- [TASK STATEMENT]: Reproduce only the lines from the one containing "const sweetPotato = new" through the one containing "for node in", exactly as written and with both ends included.

- [RECORDS PROVIDED]:
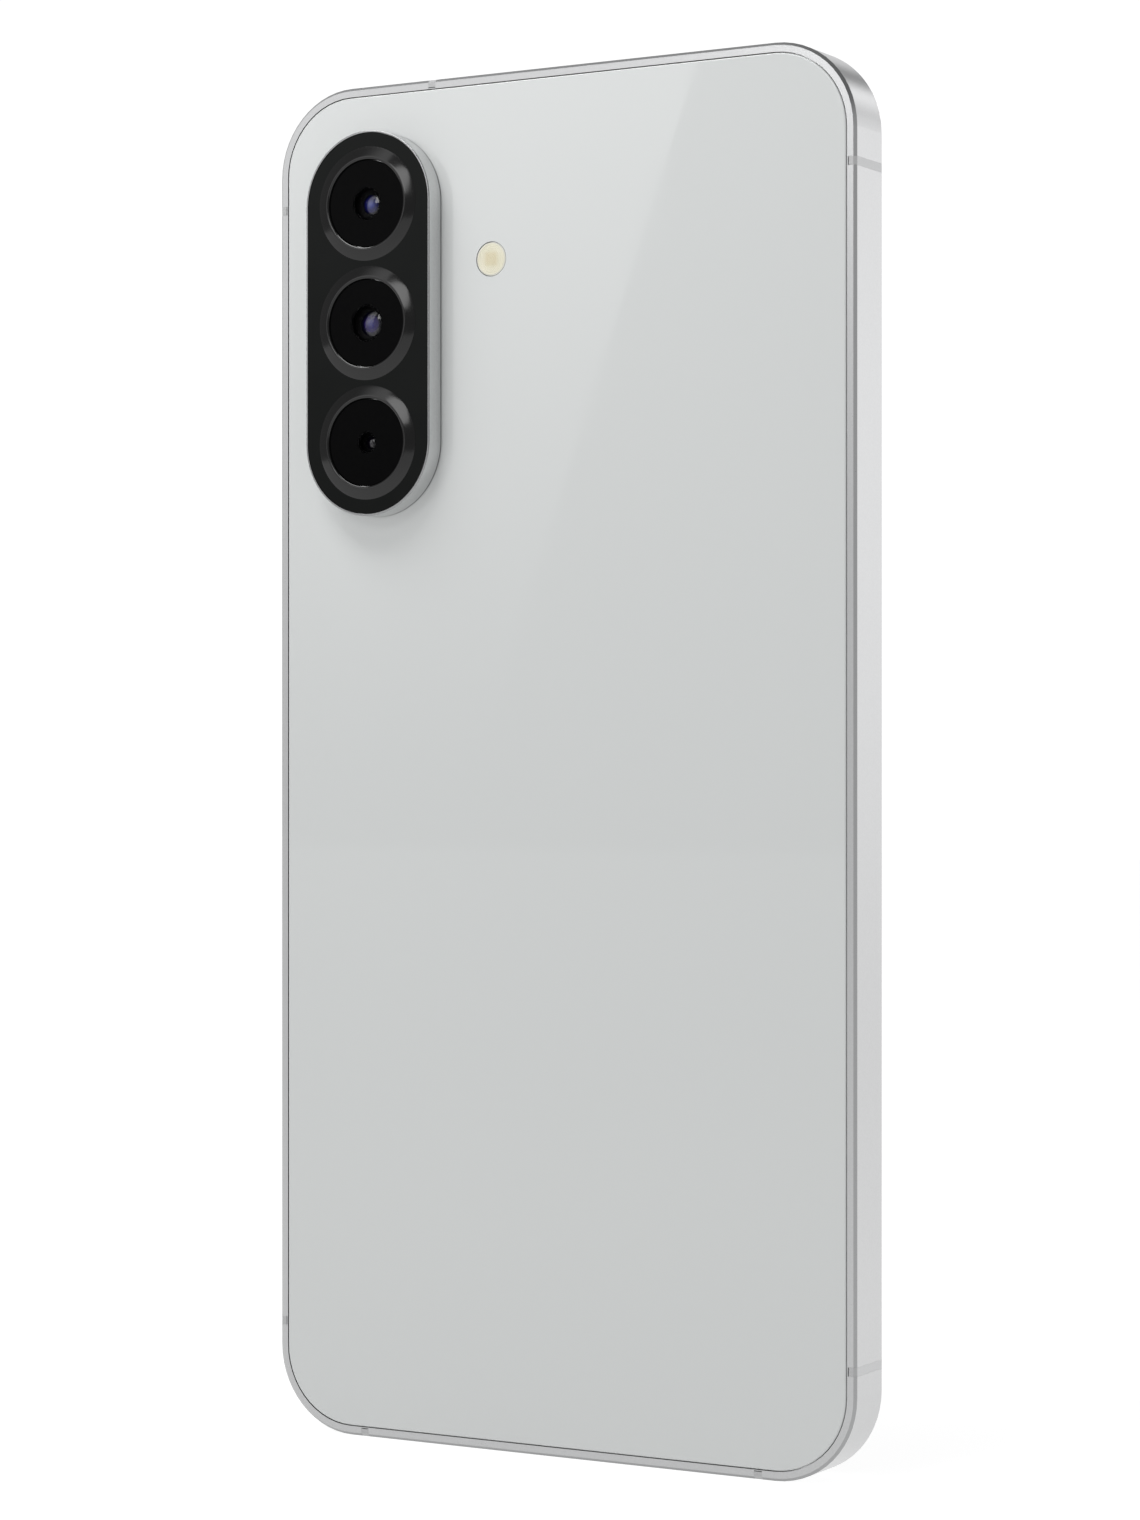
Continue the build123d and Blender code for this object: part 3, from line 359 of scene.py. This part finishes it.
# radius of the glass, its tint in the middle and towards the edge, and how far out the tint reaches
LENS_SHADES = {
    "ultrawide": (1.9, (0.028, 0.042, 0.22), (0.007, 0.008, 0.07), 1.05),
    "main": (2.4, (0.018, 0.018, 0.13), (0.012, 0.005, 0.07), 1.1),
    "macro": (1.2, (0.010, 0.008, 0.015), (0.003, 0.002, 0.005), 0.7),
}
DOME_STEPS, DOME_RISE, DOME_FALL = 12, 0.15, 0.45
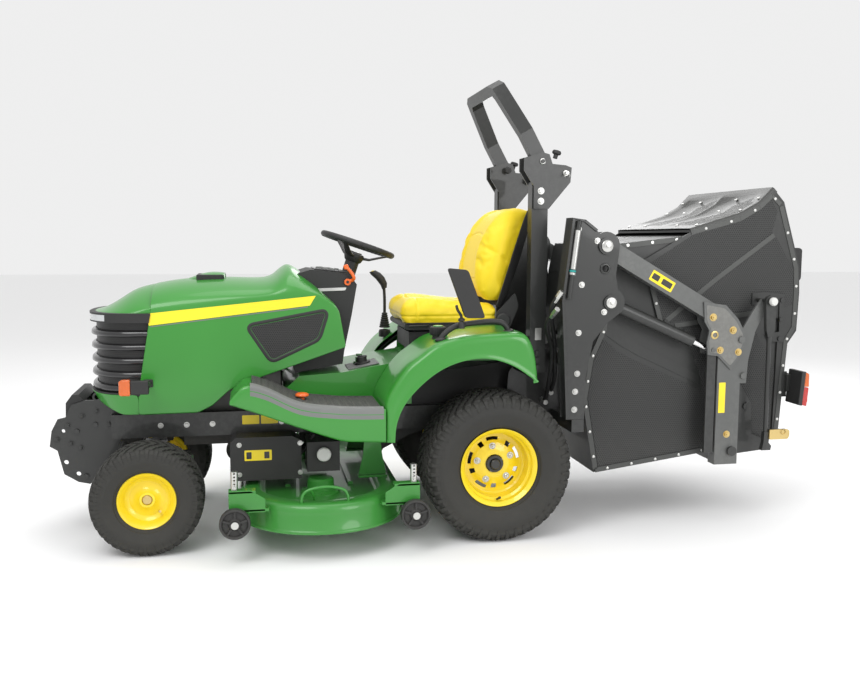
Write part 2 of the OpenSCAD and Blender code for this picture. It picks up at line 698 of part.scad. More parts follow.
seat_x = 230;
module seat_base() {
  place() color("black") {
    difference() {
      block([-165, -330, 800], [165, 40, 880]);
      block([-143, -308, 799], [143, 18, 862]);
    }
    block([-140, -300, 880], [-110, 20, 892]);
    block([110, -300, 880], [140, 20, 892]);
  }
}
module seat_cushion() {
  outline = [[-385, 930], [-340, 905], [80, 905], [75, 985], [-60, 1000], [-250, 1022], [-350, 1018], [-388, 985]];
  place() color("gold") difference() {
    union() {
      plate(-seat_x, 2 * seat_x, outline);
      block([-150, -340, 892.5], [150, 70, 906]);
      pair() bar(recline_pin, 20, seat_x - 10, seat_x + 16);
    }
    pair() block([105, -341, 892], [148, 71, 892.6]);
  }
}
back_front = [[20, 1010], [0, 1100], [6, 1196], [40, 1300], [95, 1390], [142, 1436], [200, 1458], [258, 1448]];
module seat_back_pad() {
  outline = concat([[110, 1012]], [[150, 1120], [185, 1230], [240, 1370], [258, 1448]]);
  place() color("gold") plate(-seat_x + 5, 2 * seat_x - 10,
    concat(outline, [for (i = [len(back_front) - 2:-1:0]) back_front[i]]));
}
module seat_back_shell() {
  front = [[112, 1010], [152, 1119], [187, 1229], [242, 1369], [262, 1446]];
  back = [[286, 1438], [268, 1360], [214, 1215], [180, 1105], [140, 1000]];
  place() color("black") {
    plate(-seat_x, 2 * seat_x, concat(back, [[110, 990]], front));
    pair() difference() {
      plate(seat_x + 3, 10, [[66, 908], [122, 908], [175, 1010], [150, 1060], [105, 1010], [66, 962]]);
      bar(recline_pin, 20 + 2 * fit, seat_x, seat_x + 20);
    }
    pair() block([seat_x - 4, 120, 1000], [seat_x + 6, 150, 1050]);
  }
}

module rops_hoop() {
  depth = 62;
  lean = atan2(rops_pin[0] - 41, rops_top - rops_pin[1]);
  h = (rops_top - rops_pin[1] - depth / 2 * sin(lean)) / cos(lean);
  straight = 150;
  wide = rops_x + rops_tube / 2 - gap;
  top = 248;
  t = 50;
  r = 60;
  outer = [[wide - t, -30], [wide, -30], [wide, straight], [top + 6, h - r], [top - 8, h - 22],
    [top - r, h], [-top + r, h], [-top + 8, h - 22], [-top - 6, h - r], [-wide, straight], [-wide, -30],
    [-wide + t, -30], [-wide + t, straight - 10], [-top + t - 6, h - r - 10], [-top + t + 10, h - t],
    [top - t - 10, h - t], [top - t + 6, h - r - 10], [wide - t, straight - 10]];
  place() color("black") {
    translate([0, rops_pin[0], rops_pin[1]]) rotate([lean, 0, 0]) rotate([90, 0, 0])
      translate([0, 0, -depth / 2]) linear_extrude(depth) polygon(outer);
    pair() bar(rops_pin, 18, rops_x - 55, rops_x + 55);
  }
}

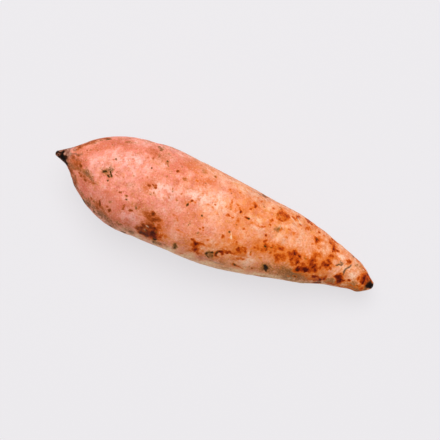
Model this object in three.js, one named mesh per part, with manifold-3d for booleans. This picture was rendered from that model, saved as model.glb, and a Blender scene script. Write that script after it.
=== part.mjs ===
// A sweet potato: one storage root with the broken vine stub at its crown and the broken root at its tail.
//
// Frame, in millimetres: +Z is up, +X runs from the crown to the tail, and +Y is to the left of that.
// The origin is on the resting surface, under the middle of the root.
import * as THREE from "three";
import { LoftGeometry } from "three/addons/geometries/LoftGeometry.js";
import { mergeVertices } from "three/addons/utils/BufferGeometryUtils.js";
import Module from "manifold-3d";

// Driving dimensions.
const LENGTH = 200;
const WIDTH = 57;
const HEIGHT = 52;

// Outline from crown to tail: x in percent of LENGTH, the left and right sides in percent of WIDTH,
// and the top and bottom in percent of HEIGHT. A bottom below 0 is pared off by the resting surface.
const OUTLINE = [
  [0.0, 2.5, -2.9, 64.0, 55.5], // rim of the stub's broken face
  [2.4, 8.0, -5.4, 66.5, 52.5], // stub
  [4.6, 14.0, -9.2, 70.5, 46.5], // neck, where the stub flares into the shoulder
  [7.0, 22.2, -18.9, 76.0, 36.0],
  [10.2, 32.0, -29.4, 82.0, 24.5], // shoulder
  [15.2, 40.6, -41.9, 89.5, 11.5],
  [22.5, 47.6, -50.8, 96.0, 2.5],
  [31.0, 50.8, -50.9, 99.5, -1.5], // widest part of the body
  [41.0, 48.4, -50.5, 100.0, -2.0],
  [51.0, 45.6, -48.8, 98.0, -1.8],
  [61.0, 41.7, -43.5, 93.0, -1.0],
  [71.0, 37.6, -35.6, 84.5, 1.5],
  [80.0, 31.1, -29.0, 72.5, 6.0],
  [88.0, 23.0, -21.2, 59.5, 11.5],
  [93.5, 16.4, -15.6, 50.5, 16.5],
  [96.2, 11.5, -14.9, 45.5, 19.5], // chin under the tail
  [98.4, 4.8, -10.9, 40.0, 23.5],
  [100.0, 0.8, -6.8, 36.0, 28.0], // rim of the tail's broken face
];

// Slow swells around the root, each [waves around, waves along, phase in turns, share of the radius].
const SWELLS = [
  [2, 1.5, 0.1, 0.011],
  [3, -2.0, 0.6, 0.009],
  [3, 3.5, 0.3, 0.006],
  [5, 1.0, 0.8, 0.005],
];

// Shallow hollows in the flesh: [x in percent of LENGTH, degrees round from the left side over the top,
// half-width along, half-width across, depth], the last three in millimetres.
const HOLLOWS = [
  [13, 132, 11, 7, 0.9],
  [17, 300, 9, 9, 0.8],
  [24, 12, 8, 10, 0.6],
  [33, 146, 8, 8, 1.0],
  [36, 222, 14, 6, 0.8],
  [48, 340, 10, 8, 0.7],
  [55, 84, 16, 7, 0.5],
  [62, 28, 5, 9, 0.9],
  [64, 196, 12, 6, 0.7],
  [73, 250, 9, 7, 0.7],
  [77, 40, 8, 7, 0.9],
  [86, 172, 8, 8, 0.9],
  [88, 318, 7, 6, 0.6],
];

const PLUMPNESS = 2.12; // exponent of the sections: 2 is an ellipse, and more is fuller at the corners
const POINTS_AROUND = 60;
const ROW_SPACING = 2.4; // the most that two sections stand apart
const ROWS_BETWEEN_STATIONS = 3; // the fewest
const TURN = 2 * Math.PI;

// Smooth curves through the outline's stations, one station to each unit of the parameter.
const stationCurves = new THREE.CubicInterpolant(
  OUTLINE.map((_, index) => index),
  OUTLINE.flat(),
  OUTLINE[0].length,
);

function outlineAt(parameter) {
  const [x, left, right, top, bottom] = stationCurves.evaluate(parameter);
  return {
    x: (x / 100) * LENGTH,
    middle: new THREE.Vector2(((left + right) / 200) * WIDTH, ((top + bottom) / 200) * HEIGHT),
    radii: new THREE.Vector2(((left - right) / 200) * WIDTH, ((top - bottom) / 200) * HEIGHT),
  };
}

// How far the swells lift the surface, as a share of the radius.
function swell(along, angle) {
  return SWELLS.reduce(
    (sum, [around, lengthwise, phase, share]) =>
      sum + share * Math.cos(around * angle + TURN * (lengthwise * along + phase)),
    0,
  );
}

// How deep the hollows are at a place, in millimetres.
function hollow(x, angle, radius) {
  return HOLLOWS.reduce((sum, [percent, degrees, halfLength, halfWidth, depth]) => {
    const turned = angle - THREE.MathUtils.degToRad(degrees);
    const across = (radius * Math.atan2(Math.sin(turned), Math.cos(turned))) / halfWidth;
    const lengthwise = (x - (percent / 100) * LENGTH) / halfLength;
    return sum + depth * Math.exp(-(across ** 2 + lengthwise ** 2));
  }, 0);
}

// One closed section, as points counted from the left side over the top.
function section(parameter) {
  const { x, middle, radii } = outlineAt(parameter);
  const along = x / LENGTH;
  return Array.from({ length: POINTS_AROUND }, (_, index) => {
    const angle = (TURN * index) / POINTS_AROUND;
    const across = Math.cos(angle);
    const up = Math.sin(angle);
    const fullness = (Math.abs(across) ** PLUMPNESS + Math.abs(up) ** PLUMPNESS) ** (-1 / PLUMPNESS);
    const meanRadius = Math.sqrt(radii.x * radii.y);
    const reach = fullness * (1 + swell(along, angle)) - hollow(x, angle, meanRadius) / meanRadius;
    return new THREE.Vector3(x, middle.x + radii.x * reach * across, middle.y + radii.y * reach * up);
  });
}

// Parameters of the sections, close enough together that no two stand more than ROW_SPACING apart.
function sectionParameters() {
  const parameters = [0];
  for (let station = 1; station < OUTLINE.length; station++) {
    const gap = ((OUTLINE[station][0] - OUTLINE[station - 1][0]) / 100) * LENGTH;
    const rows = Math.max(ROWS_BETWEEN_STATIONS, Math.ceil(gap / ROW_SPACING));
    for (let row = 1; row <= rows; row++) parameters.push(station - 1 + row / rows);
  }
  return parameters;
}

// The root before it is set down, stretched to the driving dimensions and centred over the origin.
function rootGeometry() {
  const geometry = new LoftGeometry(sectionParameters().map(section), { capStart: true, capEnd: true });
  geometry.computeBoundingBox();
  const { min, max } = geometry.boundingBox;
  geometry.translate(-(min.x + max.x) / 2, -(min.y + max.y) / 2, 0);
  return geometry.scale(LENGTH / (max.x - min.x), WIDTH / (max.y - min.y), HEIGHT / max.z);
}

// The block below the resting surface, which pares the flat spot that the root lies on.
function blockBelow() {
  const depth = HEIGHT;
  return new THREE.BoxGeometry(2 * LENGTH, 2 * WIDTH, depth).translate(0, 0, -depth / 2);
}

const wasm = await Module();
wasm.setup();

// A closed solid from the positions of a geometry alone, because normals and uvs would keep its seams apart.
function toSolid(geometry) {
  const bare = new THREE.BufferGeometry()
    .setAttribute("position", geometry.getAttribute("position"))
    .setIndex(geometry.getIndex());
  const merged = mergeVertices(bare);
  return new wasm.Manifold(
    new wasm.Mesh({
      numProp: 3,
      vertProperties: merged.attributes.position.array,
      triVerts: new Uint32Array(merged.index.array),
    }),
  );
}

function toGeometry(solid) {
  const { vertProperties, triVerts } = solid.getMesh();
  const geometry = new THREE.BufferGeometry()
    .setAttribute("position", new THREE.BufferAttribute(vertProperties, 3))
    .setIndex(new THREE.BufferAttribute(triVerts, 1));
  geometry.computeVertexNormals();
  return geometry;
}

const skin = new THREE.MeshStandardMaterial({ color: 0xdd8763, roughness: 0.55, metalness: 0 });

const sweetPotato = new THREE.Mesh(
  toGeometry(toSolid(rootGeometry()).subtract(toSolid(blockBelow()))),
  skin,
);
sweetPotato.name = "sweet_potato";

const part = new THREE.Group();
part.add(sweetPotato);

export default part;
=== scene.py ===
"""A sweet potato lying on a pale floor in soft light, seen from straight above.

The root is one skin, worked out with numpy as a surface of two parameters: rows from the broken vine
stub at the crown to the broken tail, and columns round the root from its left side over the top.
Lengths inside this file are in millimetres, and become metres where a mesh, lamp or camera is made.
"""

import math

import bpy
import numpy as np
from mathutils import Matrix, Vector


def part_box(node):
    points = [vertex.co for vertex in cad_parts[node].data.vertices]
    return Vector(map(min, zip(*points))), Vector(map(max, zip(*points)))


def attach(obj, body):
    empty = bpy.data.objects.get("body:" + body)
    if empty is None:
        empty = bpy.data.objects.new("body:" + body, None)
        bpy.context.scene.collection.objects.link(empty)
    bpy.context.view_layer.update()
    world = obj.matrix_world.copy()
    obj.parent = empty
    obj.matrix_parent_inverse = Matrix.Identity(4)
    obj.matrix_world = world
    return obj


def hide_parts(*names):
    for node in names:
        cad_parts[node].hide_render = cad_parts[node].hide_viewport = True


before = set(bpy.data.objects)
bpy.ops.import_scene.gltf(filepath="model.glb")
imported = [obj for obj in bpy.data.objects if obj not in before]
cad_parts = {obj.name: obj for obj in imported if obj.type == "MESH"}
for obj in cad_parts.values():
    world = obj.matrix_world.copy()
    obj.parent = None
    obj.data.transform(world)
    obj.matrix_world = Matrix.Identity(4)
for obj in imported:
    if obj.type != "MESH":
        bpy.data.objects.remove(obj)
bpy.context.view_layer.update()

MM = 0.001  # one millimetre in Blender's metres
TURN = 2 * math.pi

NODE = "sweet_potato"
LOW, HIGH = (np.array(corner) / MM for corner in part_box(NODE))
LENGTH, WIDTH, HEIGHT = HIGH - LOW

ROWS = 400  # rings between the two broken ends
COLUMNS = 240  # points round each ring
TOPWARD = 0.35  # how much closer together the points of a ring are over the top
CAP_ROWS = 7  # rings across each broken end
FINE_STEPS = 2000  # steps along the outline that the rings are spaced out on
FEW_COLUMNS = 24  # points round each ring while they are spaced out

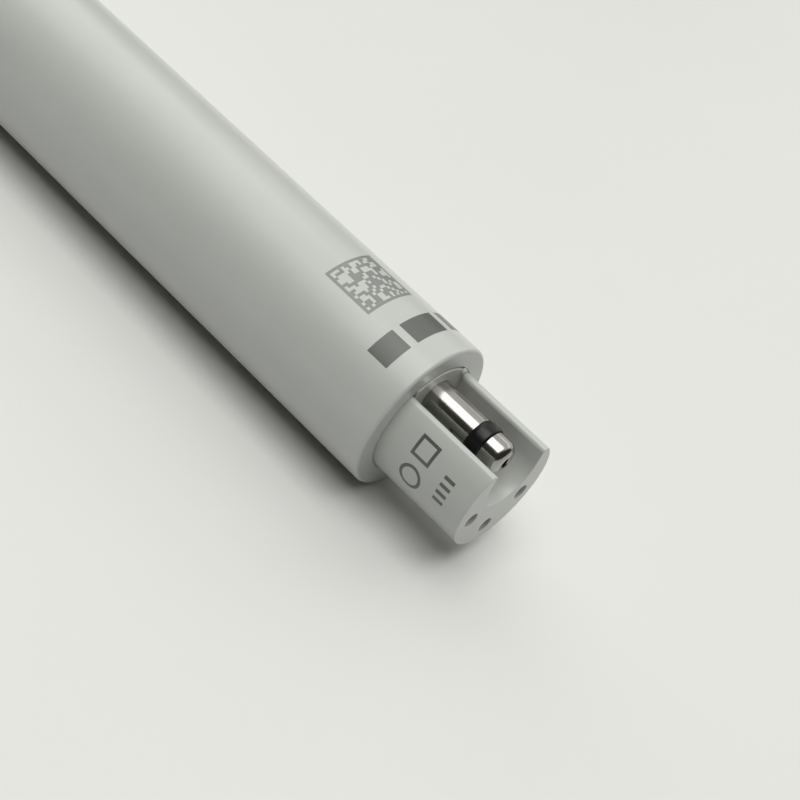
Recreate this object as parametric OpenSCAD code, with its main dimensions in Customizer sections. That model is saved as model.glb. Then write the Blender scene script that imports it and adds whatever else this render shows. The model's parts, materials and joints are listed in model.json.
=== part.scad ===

- [RESPONSE]:
const sweetPotato = new THREE.Mesh(
  toGeometry(toSolid(rootGeometry()).subtract(toSolid(blockBelow()))),
  skin,
);
sweetPotato.name = "sweet_potato";

const part = new THREE.Group();
part.add(sweetPotato);

export default part;
=== scene.py ===
"""A sweet potato lying on a pale floor in soft light, seen from straight above.

The root is one skin, worked out with numpy as a surface of two parameters: rows from the broken vine
stub at the crown to the broken tail, and columns round the root from its left side over the top.
Lengths inside this file are in millimetres, and become metres where a mesh, lamp or camera is made.
"""

import math

import bpy
import numpy as np
from mathutils import Matrix, Vector


def part_box(node):
    points = [vertex.co for vertex in cad_parts[node].data.vertices]
    return Vector(map(min, zip(*points))), Vector(map(max, zip(*points)))


def attach(obj, body):
    empty = bpy.data.objects.get("body:" + body)
    if empty is None:
        empty = bpy.data.objects.new("body:" + body, None)
        bpy.context.scene.collection.objects.link(empty)
    bpy.context.view_layer.update()
    world = obj.matrix_world.copy()
    obj.parent = empty
    obj.matrix_parent_inverse = Matrix.Identity(4)
    obj.matrix_world = world
    return obj


def hide_parts(*names):
    for node in names:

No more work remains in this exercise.